Hey is there a repair manual for these ambulances at least for the front half of coach like an e-350 diesel Chilton manual etc. I have a 1997 ford e-350 7.3 wheeled coach. I have not been able to find one for diesel though. I want to see a maintenance schedule for all the fluids and filters etc and how to do the maintenance with pics and explanations?

Thank you,
Just hit eBay and grab a PDF disk of the Ford service and repair manuals. The Clinton ones are a POS I think. You may even be able to find them online for free these days.
 

bryceon44

New member
Just hit eBay and grab a PDF disk of the Ford service and repair manuals. The Clinton ones are a POS I think. You may even be able to find them online for free these days.
Ok thank you. Anyone else have experience with repair manuals for the ford e-350 ambulance?
 

turbodiesel

Member
I have a set of 1997 workshop manuals that I'll give you, just pay the shipping. They are heavy but media mail shouldn't been too bad.
 

bryceon44

New member
O **** I just bought some on ebay the heavy ones. Thank you for offer. Do you have all three or is it two binders?
Thanks
 

finboy

Member
Hi all, I am checking out a quigley coil lifted Horton full ambulance, it is going to need tires before I drive it home. Does anyone know what size tires I can get away with on a quigley life without too much rubbing or highway driving concerns? I’m not looking to make an off-road beast but if I’m shelling out money for 6 new tires I’d rather only buy once.
 

katyq02

New member
Hi, ended up with a hitchgate solo from Wilco off-road. Works great, had it on the roof but a nightmare if I really need it. Easy to open up, really well engineered. They are tough to get, Wilco is a weird company that can't seem to comprehend that you need inventory, not just backorders. I had to flip mine upside down because I wanted it to open toward the driver side but it worked out.
Thank you! Good to know!
 

iggi

Ian
A couple notes for people with battery and electrical issues.

1. If you are using the factory charger/inverter then make sure to review the settings to make sure it's setup correctly for your use.
For example. The Xantrex Fleetpower 1000 (which is common in Canadian ambulances) has dip switches for AGM vs Lead Acid, Temp settings, Power output, etc.
Also the battery maintenance / desulfation mode is manually triggered. If it's been switched to turn on in that mode all the time you'll be seeing over 16 volts on charge and it'll mess things up.
Here's the copy of the older Fleetpower 1000 manual.

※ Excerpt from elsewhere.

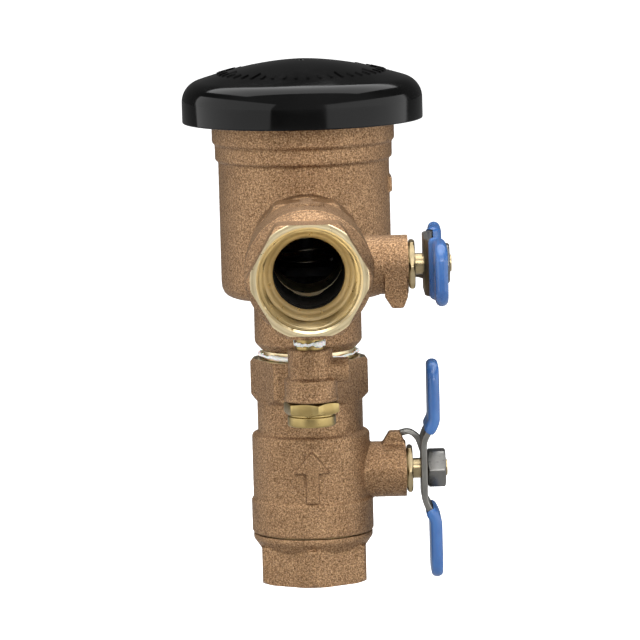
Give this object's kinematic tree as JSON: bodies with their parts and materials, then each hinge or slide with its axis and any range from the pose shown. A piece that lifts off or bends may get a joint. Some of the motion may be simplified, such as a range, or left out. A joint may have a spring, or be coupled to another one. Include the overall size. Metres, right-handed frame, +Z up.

2. A common source of parasitic power loss is the power connect switch. Look yours up to see if it's zero draw when on, or as is common for solenoid switches it consumes power all the time that it's on. Mine had the Albright SW180 and it sucks more power than my fridge when it's on. I'm replacing with the BlueSea 7700. Will post up once I've installed it.
 
1993 FORD E350 Type 3 7.3L AMBULANCE ELECTRICAL - HELP!
I have the above-referenced ambulance with the rear converted to a camper.
  • PROBLEM: I have no rear interior lights or AC/Heat.
  • The Invertor is working.
  • The interior 120-V outlets do provide power.
  • All emergency lights have been disabled (by someone else)
  • All fuses under the dash are working.
  • The AC/Heat and Lighting Control Panel in the rear is lite-up.
  • I'm am the village-idiot of mechanical any-thing, but I'm a quick study.
Any clues?

Additional Question?

So hard to crank it runs the batteries down over half the time. Have two new batteries, and thinking about installing a new fuel pump (can't find it though), Glow Plugs and Fuel Injectors. Although easily accessible on the F350, how difficult is to get to the fuel injectors on the E350 Van? That is, can I do it myself? Seems very tight from under the hood and interior cover. JD
 

Coachgeo

Explorer
....and thinking about installing a new fuel pump (can't find it though), ...
Start cheking for air leaks. Hard to start a rig that is sucking air. (assuming you have changed all fuel filters) Last ford van I dealt with the pump was back ways on inside of chassis rail drivers side.. but it was a gasser. Some diesels the fuel pump is the IP itself........ there is no extra pump. 7.3 maybe be one of them

I would suggest though add an aux diesel fuel pump on a switch as close to the tank as you can. This will then push fuel thru the system and not suck it..... pushed fuel does not pull air into the cracks in the lines and fittings. Keeps you going when you get an air leak. Esp. if your buying time for chasing and fixing the leak. It also helps you find the air leak.... cause fuel "may" leak out of crack or loose fitting. If the pump helps a ton... then start replacing fuel lines etc. If you no longer need the pump then you finally found the fuel line or fitting that was leaking. Then you only need the pump for priming the system when you change fuel filters. Makes priming way easier too.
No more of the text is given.